The Kantar team also identified the Jewel-Osco chain as a potential buying opportunity for Kroger, an idea endorsed by Goldman Sachs analyst Stephen Grambling and Karen Short from BMO Capital Markets.
Short said the private equity firm "Cerberus recently acquired five banners from Supervalu, and we believe Cerberus plans to sell some of these assets. We believe Kroger would be a bidder for Jewel-Osco – at the right price – so we believe Kroger would probably prefer to maintain financial flexibility in the near term until plans for Jewel are finalized."

Grambling said such a deal would bolster Kroger's market share in Chicago.
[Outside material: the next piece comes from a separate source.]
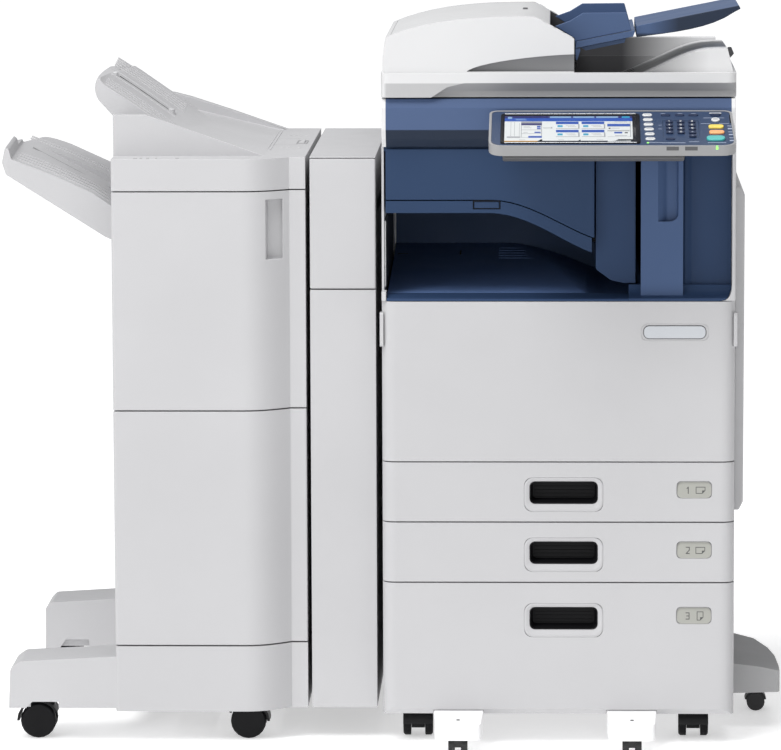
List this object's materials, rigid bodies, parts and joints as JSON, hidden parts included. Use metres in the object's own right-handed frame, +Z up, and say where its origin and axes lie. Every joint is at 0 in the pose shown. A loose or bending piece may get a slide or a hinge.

"Kroger management has consistently indicated that it prefers to acquire high-quality banners with strong management teams that it can partner with," Grambling wrote. "While much of the consolidation and closings are due to stores being

under distress, there are select cases where banners still have very strong share in key markets for Kroger."

One deal that would allow Kroger to improve market share in states where it already competes is Harris Teeter. A Feb. 20 report by BMO's Short said Kroger has the most overlap with Harris Teeter in Virginia and South Carolina, where Kroger operates a combined 72 stores and Harris Teeter has 52. But Short does not see Kroger as the most likely suitor for the upscale grocery chain, partly because Wall Street expects a high purchase price.

Although it's not officially for sale, Charlotte-based Harris Teeter has said that it hired J.P. Morgan to evaluate recent bids by private-equity firms. The stock closed at $43.71 Friday. Some analysts think buyers would have to pay more than $50 per share, or $2.5 billion, to get the deal done. Short and other analysts regard Kroger as a disciplined buyer, not prone to overpaying. Many see the Dutch chain, Ahold, as a more likely winning bidder, if Harris Teeter is ultimately sold.

"Kroger is predominantly a union operator," Short wrote in a Feb. 20 report. "Harris Teeter is non-union. We believe there could be some risk Kroger would face pressure to unionize some of the stores and this would alter the economics."